INSTRUCTIONS FOR THE TASK:
Sift the listing for lines that hold the string "pose" and pull them out.

** begin SUPPLIED RECORDS **

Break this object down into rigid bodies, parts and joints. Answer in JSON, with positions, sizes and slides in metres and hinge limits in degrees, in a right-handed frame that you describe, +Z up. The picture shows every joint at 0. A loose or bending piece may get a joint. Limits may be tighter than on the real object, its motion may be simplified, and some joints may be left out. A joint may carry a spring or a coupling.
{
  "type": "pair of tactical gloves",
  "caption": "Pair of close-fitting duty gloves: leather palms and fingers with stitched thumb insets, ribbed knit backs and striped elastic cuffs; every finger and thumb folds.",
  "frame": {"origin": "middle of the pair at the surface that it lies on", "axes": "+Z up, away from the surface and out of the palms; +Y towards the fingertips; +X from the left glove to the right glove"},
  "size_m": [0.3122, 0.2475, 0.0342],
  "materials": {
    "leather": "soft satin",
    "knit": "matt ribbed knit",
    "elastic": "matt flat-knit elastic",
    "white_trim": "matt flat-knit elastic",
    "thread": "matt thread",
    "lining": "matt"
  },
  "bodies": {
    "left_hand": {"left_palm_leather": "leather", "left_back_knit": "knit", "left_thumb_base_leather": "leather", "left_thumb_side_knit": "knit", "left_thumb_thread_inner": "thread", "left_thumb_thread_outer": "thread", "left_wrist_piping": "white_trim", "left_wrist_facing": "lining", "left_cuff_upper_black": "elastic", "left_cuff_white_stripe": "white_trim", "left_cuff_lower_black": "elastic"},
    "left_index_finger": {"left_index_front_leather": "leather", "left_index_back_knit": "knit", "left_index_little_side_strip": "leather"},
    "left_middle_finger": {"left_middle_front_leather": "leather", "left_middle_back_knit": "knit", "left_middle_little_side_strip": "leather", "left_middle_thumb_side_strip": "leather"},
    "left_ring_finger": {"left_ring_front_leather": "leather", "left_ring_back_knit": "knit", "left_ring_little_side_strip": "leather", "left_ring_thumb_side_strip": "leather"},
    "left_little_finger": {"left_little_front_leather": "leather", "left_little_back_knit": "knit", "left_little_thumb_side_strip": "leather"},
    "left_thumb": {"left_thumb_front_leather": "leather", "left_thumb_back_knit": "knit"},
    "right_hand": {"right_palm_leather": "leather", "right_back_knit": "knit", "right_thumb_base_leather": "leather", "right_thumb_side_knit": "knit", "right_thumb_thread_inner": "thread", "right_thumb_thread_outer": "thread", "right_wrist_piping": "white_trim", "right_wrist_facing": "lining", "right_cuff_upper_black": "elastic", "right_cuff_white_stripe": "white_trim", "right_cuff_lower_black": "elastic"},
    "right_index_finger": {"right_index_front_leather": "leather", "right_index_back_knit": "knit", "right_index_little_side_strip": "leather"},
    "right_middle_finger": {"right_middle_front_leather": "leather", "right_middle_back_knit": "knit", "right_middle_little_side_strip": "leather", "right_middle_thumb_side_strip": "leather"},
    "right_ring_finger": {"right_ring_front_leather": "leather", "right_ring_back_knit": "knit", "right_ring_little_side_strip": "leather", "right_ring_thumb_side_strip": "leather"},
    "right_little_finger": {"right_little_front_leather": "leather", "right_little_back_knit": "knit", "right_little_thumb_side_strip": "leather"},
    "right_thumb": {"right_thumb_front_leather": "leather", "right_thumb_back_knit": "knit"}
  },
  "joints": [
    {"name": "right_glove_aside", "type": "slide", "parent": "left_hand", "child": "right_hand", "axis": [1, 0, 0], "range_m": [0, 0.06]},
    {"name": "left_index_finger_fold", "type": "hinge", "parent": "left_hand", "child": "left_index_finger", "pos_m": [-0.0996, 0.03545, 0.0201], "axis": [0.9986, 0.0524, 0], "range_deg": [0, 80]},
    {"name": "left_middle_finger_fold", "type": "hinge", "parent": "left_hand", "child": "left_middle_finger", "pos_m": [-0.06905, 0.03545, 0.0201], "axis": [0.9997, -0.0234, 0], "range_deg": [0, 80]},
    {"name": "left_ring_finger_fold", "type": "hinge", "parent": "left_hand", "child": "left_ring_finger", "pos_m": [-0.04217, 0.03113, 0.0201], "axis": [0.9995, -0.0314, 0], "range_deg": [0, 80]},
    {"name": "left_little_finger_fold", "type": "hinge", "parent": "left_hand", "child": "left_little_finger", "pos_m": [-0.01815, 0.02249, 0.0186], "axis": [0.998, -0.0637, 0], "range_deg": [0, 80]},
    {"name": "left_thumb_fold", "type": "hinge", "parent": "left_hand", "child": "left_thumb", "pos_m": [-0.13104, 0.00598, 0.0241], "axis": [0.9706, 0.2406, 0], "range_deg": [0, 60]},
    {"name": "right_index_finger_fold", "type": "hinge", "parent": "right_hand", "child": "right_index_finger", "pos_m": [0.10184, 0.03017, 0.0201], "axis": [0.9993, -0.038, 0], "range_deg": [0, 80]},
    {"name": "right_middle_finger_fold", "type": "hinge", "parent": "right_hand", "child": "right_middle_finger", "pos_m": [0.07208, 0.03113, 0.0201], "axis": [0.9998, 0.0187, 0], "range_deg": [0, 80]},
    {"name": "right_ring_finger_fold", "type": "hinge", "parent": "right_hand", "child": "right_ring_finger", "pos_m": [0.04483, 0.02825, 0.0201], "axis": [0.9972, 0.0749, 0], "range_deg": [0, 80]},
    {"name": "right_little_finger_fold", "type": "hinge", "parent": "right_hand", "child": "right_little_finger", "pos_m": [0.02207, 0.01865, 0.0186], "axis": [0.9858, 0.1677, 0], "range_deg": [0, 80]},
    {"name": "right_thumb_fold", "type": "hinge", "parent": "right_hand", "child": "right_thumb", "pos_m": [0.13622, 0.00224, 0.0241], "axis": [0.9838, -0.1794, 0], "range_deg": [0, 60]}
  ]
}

** end SUPPLIED RECORDS **
** begin SUPPLIED RECORDS **

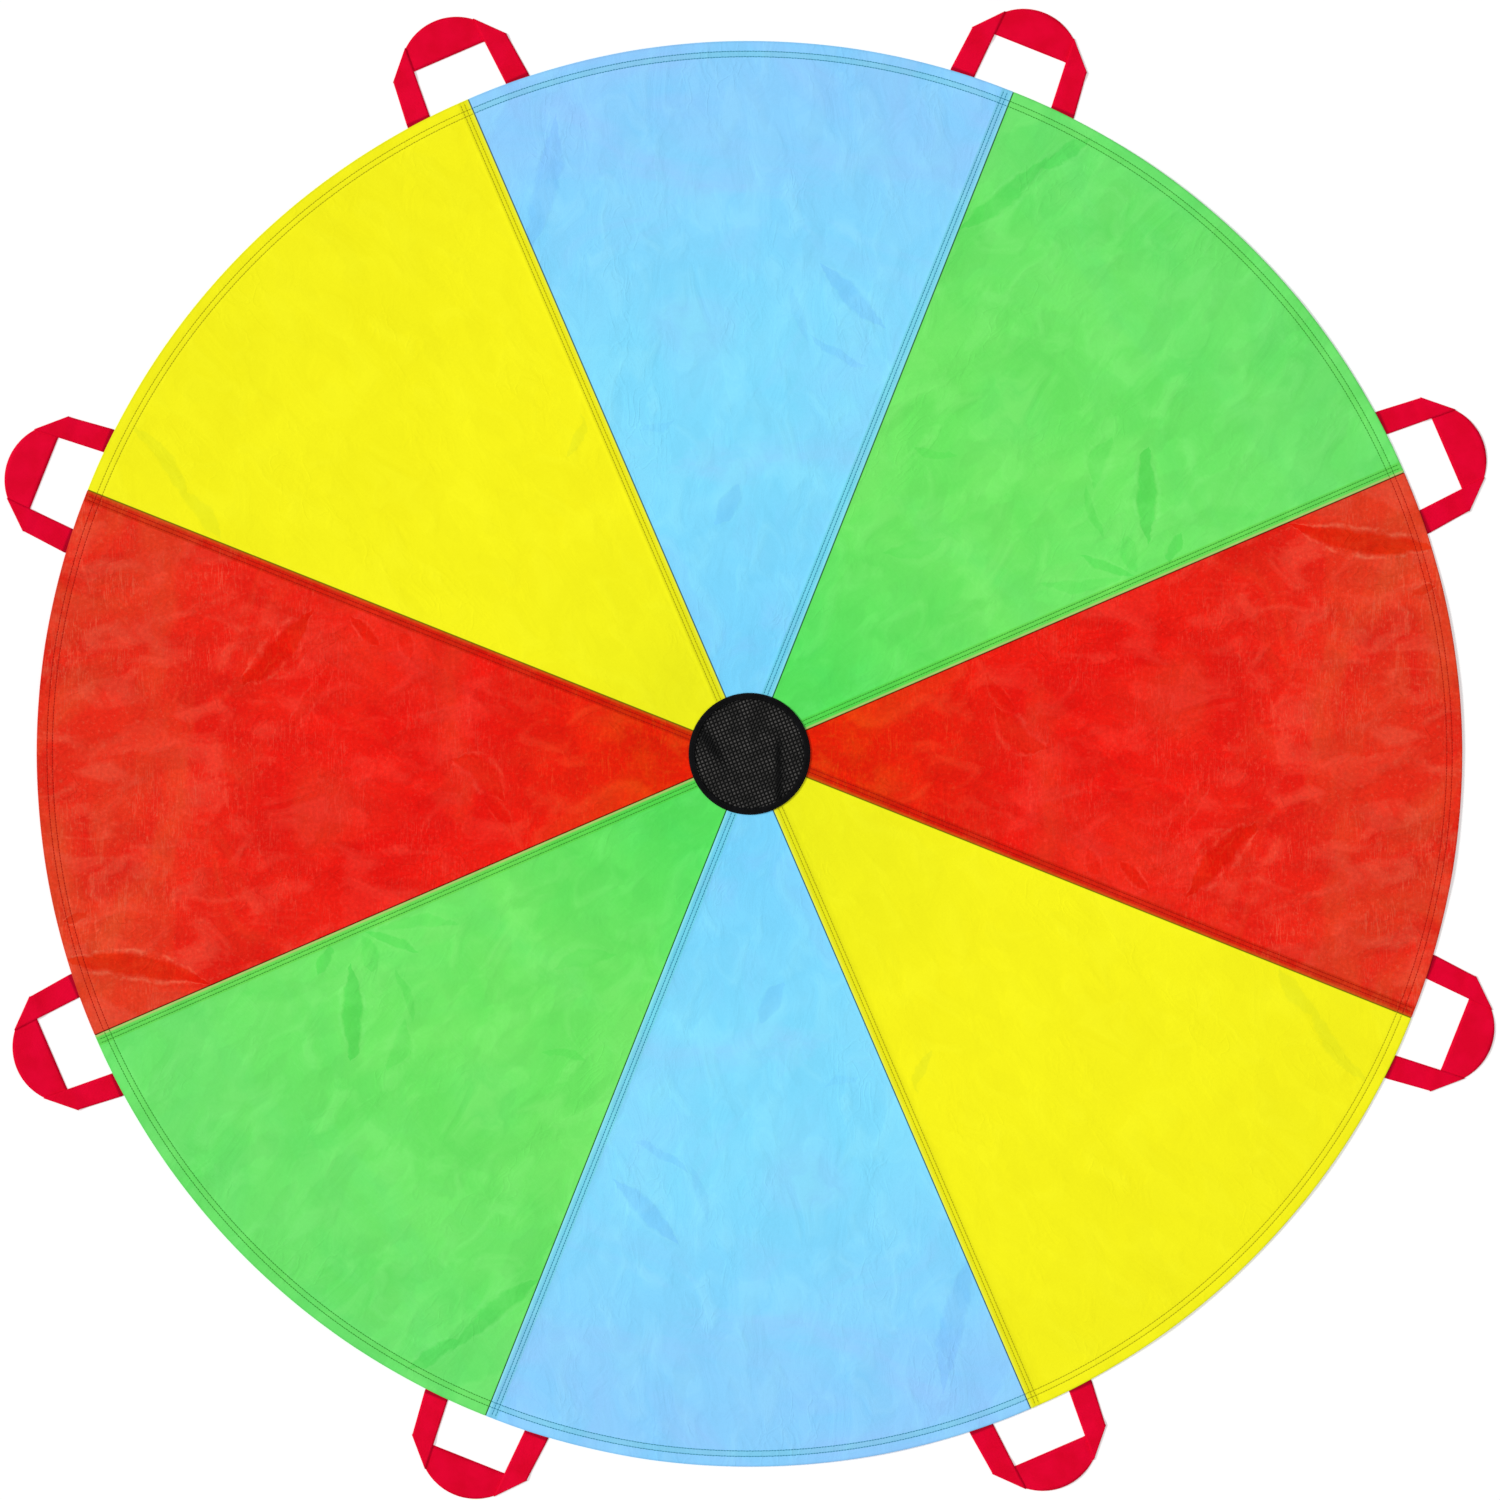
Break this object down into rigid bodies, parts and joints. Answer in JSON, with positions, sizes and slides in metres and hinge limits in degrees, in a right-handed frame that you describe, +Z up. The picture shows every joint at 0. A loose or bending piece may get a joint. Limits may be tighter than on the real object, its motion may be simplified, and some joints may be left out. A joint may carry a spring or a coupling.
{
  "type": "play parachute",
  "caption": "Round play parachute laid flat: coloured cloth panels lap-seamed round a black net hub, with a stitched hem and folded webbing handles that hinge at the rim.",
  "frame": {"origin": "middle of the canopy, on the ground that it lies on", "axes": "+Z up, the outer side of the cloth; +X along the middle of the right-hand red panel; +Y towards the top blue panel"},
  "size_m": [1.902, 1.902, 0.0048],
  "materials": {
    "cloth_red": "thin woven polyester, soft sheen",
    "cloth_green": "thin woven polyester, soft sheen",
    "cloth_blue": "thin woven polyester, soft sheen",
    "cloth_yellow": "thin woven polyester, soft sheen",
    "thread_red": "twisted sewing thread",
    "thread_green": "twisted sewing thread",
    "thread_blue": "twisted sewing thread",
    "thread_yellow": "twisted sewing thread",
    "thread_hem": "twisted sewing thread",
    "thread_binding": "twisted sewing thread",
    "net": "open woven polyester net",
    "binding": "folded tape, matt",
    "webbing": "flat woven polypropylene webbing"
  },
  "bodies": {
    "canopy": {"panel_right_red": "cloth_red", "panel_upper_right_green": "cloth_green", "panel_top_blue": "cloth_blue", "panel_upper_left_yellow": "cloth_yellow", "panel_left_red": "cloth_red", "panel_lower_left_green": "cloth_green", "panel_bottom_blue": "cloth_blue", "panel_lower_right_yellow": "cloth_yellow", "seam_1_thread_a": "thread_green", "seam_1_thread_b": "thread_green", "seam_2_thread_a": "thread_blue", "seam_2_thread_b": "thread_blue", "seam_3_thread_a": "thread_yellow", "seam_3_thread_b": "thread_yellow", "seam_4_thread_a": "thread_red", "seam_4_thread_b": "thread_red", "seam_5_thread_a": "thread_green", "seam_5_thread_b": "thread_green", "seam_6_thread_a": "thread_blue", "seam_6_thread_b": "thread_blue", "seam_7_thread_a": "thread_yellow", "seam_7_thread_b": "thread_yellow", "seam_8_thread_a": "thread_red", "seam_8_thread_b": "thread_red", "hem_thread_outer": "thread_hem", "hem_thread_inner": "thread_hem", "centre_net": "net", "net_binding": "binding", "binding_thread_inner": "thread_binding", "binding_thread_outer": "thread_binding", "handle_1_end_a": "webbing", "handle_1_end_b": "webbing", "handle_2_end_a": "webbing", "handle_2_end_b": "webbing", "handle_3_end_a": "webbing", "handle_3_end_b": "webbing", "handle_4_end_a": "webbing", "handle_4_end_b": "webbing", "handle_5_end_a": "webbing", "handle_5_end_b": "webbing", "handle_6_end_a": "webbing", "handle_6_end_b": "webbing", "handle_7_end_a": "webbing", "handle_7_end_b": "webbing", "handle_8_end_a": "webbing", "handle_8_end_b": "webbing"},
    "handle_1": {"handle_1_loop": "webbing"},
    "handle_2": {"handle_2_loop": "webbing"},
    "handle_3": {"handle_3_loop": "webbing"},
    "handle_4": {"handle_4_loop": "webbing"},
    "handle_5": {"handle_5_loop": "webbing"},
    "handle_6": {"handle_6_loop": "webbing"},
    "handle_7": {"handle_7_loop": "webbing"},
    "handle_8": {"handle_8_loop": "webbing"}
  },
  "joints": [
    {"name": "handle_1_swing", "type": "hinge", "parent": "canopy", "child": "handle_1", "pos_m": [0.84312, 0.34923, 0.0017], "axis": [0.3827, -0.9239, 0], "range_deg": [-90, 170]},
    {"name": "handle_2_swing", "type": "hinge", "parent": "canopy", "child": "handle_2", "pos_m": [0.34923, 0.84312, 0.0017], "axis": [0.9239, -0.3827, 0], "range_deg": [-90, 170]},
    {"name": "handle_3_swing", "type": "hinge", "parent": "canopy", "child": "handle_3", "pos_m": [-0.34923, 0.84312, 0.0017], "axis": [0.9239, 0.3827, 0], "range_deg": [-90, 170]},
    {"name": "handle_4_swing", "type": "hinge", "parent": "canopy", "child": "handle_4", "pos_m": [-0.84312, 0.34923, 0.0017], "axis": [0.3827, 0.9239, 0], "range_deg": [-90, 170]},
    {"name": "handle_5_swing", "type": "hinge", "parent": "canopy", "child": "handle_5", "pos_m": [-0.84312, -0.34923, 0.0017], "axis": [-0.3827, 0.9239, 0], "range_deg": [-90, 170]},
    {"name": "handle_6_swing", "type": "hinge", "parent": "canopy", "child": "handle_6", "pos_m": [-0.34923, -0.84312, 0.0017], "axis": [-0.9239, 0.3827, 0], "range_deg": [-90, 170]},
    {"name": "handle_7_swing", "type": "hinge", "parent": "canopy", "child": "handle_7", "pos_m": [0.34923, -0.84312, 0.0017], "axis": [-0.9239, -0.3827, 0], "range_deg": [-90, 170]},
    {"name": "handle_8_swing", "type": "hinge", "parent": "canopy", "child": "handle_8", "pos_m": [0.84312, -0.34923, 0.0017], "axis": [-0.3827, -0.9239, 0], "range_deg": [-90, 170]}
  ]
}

** end SUPPLIED RECORDS **
** begin SUPPLIED RECORDS **

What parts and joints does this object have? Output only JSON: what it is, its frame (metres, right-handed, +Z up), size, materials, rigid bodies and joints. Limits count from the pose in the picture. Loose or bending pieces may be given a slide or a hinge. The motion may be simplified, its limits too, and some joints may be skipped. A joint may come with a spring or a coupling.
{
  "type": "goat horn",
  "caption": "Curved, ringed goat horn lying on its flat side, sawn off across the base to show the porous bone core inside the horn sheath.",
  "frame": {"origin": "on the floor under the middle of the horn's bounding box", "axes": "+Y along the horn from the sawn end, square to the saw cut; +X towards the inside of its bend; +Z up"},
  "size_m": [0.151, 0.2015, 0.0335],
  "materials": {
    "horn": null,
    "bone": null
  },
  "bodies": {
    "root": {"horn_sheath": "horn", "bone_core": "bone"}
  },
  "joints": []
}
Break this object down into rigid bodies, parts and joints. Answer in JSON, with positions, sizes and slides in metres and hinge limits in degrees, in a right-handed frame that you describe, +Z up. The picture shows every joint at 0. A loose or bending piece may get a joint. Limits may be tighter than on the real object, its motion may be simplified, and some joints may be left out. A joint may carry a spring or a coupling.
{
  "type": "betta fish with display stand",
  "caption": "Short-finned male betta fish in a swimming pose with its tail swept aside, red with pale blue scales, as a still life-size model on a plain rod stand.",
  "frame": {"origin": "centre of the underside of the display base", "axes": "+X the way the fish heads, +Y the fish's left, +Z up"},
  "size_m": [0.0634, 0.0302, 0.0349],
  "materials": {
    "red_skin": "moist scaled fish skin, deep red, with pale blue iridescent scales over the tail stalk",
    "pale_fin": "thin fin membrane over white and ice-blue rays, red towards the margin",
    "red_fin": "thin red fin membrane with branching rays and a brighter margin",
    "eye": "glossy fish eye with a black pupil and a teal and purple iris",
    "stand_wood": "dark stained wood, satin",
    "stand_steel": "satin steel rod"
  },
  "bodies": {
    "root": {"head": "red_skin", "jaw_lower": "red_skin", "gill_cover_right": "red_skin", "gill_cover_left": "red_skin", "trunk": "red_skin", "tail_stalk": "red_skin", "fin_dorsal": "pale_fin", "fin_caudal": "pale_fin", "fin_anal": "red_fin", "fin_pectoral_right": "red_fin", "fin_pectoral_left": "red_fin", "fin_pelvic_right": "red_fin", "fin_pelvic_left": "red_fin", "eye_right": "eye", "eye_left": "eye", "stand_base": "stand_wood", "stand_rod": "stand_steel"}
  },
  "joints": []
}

** end SUPPLIED RECORDS **

ANSWER FOR THIS EXERCISE:
What parts and joints does this object have? Output only JSON: what it is, its frame (metres, right-handed, +Z up), size, materials, rigid bodies and joints. Limits count from the pose in the picture. Loose or bending pieces may be given a slide or a hinge. The motion may be simplified, its limits too, and some joints may be skipped. A joint may come with a spring or a coupling.
  "caption": "Short-finned male betta fish in a swimming pose with its tail swept aside, red with pale blue scales, as a still life-size model on a plain rod stand.",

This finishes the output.